Can you point to experiences in your musical past that were essential to your development as a bandleader?
“It goes back a long way. As a young musician, I was watching and trying to learn from the people I worked with. I dug Kenny Wheeler's approach to composition. Chris McGregor, a South African bandleader, had a multi-racial band that ended up in London. Chris’s band was a wonderful mixture of South African styles with Ellington and Cecil Taylor. He was a mentor in some ways, and an inspiration.
“Sometimes a person is inspiring because of their dedication and intensity. Miles had a way of really refining a composition down to its absolute minimal essentials, and discarding everything else. He could do that when he played, too. He had a way of using space and playing the notes that really mattered.
“Working with Anthony Braxton and Sam Rivers was also important. Anthony was inspiring because of his dedication and his commitment to finding his own voice and to being his own person in the music. During that period he encouraged me a lot to do the same thing. He d say to me, ‘Holland, you just got to insist on your music!’ We'd laugh about it, but it was a crucial thing.”
How did you become so fluid in odd meters?
“It's an ongoing process. We come out of a culture that very rarely moves outside 4/4. But if we were Turkish or Greek or Arabic, odd meters would be part of our daily experience. So it's something you have to work on and train yourself to do.
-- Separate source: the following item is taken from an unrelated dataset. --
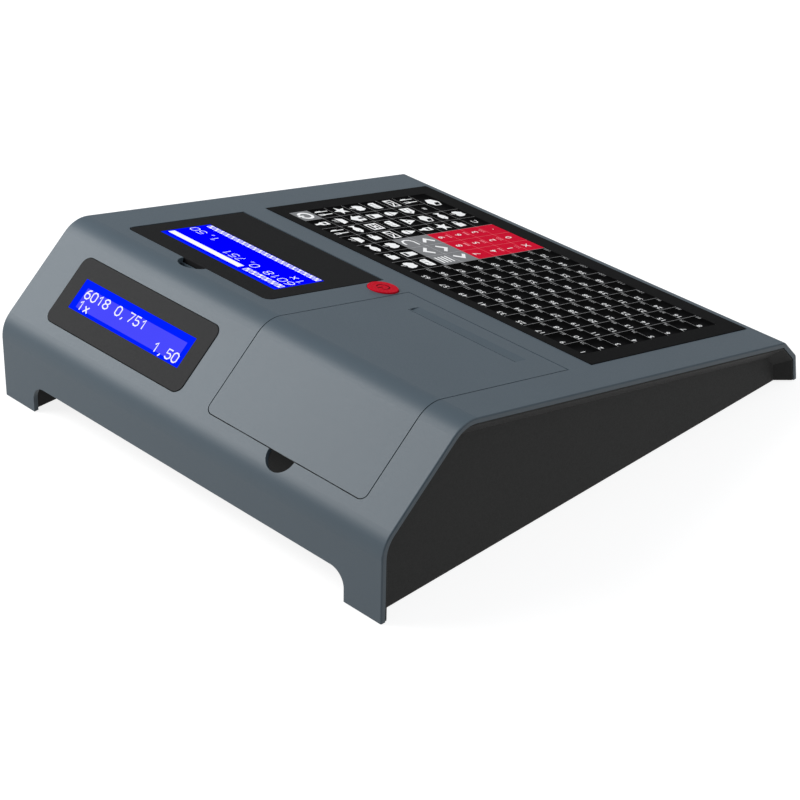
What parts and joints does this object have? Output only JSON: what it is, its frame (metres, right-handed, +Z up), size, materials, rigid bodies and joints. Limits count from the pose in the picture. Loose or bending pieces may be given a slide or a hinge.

“A lot of my composing comes out of wanting to write a song that is both interesting to play and that will help me develop my ideas about playing.
“You see the same process with Coltrane: he wrote songs that were connected with the concepts that he was developing as a player. The two worlds feed each other. And it's all about one foot in front of the other – learning about yourself, the music, and the possibilities that come out of what you're working on.”